**Material provided**
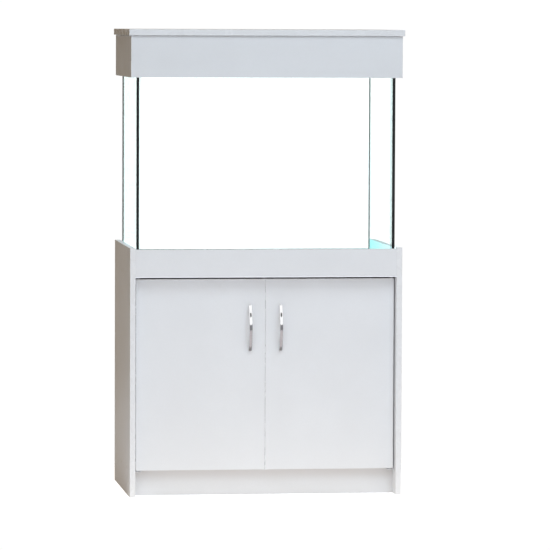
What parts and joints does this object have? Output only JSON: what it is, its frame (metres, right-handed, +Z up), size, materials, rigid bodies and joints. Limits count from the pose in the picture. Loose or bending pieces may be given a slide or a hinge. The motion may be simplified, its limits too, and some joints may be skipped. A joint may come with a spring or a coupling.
{
  "type": "aquarium stand cabinet",
  "caption": "White two-door aquarium stand cabinet with bow handles and a recessed plinth, carrying an all-glass tank under a box hood with a hinged lid.",
  "frame": {"origin": "floor level, under the middle of the object's width and depth", "axes": "+X to the right seen from the front, +Y towards the back, +Z up"},
  "size_m": [0.808, 0.492, 1.3635],
  "materials": {
    "white_board": "white melamine-faced board with matching edging",
    "hardboard": "brown hardboard, white on its inner face",
    "foam": "closed-cell foam",
    "glass": "float glass with polished edges",
    "silicone": "clear silicone",
    "chrome": "bright chrome plate",
    "zinc_steel": "bright zinc plate",
    "white_plastic": "moulded",
    "ferrite": "sintered",
    "raw_wood": "planed softwood"
  },
  "bodies": {
    "cabinet": {"side_panel_left": "white_board", "side_panel_right": "white_board", "fascia": "white_board", "deck_board": "white_board", "bottom_board": "white_board", "centre_partition": "white_board", "plinth_board": "white_board", "rear_rail": "white_board", "back_panel": "hardboard", "tank_mat": "foam", "side_screws_left": "zinc_steel", "side_screws_right": "zinc_steel", "screw_caps_left": "white_plastic", "screw_caps_right": "white_plastic", "partition_screws": "zinc_steel", "back_panel_nails": "zinc_steel", "hinge_plates_upper": "zinc_steel", "hinge_plates_lower": "zinc_steel", "hinge_pins": "zinc_steel", "hinge_plate_screws": "zinc_steel", "catch_cases": "white_plastic", "catch_magnets": "ferrite", "catch_pole_plates": "zinc_steel", "catch_screws": "zinc_steel"},
    "left_door": {"door_left": "white_board", "handle_left": "chrome", "handle_screws_left": "zinc_steel", "hinge_bushes_left": "white_plastic", "strike_plate_left": "zinc_steel", "strike_screw_left": "zinc_steel"},
    "right_door": {"door_right": "white_board", "handle_right": "chrome", "handle_screws_right": "zinc_steel", "hinge_bushes_right": "white_plastic", "strike_plate_right": "zinc_steel", "strike_screw_right": "zinc_steel"},
    "tank": {"tank_base": "glass", "tank_front": "glass", "tank_back": "glass", "tank_side_left": "glass", "tank_side_right": "glass", "brace_front": "glass", "brace_back": "glass", "brace_cross": "glass", "silicone_seams": "silicone"},
    "hood": {"hood_front": "white_board", "hood_back": "white_board", "hood_side_left": "white_board", "hood_side_right": "white_board", "hood_battens": "raw_wood", "hood_corner_blocks": "raw_wood", "hinge_leaves_hood": "zinc_steel", "lid_hinge_pins": "zinc_steel", "leaf_screws_hood": "zinc_steel"},
    "lid": {"lid_board": "white_board", "hinge_leaves_lid": "zinc_steel", "leaf_screws_lid": "zinc_steel"}
  },
  "joints": [
    {"name": "left_door_hinge", "type": "hinge", "parent": "cabinet", "child": "left_door", "pos_m": [-0.372, -0.204, 0.357], "axis": [0, 0, -1], "range_deg": [0, 95]},
    {"name": "right_door_hinge", "type": "hinge", "parent": "cabinet", "child": "right_door", "pos_m": [0.372, -0.204, 0.357], "axis": [0, 0, 1], "range_deg": [0, 95]},
    {"name": "tank_lift", "type": "slide", "parent": "cabinet", "child": "tank", "axis": [0, 0, 1], "range_m": [0, 0.09]},
    {"name": "hood_lift", "type": "slide", "parent": "tank", "child": "hood", "axis": [0, 0, 1], "range_m": [0, 0.08]},
    {"name": "lid_hinge", "type": "hinge", "parent": "hood", "child": "lid", "pos_m": [0, 0.2432, 1.34525], "axis": [-1, 0, 0], "range_deg": [0, 100]}
  ]
}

**Written instruction**
Copy each line of the listing that includes "materials".

**Exercise solution**
What parts and joints does this object have? Output only JSON: what it is, its frame (metres, right-handed, +Z up), size, materials, rigid bodies and joints. Limits count from the pose in the picture. Loose or bending pieces may be given a slide or a hinge. The motion may be simplified, its limits too, and some joints may be skipped. A joint may come with a spring or a coupling.
  "materials": {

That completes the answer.